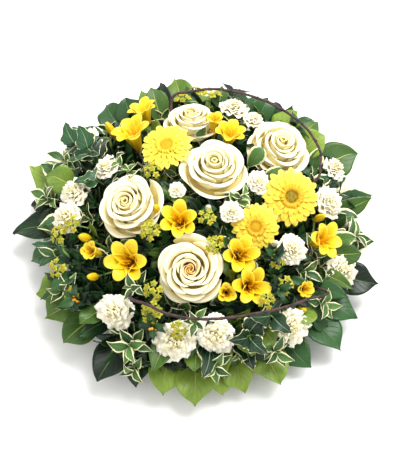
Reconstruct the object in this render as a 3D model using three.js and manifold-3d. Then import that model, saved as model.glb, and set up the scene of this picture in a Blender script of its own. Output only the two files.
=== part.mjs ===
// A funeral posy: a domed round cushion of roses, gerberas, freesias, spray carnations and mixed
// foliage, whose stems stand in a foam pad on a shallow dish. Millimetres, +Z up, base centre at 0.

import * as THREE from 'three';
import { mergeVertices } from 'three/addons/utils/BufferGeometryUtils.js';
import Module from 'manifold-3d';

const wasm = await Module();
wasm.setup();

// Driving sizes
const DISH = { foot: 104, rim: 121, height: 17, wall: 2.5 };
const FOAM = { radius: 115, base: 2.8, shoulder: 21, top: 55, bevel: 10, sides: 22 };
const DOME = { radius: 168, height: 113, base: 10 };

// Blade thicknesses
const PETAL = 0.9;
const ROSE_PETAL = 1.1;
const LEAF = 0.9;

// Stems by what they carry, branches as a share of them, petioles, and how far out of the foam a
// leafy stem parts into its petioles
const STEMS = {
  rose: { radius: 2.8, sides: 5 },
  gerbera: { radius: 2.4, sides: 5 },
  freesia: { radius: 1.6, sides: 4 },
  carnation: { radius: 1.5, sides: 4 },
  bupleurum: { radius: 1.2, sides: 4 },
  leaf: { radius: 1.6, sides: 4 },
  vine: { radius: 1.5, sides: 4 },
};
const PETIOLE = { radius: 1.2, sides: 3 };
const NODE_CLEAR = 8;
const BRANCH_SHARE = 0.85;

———

- [Task to complete]:
Every line above should be printed again exactly as it stands.

- [Complete response]:
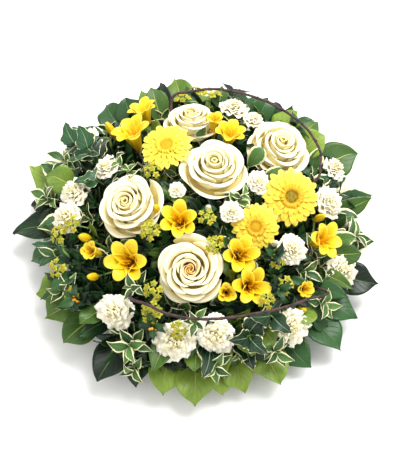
Reconstruct the object in this render as a 3D model using three.js and manifold-3d. Then import that model, saved as model.glb, and set up the scene of this picture in a Blender script of its own. Output only the two files.
=== part.mjs ===
// A funeral posy: a domed round cushion of roses, gerberas, freesias, spray carnations and mixed
// foliage, whose stems stand in a foam pad on a shallow dish. Millimetres, +Z up, base centre at 0.

import * as THREE from 'three';
import { mergeVertices } from 'three/addons/utils/BufferGeometryUtils.js';
import Module from 'manifold-3d';

const wasm = await Module();
wasm.setup();

// Driving sizes
const DISH = { foot: 104, rim: 121, height: 17, wall: 2.5 };
const FOAM = { radius: 115, base: 2.8, shoulder: 21, top: 55, bevel: 10, sides: 22 };
const DOME = { radius: 168, height: 113, base: 10 };

// Blade thicknesses
const PETAL = 0.9;
const ROSE_PETAL = 1.1;
const LEAF = 0.9;

// Stems by what they carry, branches as a share of them, petioles, and how far out of the foam a
// leafy stem parts into its petioles
const STEMS = {
  rose: { radius: 2.8, sides: 5 },
  gerbera: { radius: 2.4, sides: 5 },
  freesia: { radius: 1.6, sides: 4 },
  carnation: { radius: 1.5, sides: 4 },
  bupleurum: { radius: 1.2, sides: 4 },
  leaf: { radius: 1.6, sides: 4 },
  vine: { radius: 1.5, sides: 4 },
};
const PETIOLE = { radius: 1.2, sides: 3 };
const NODE_CLEAR = 8;
const BRANCH_SHARE = 0.85;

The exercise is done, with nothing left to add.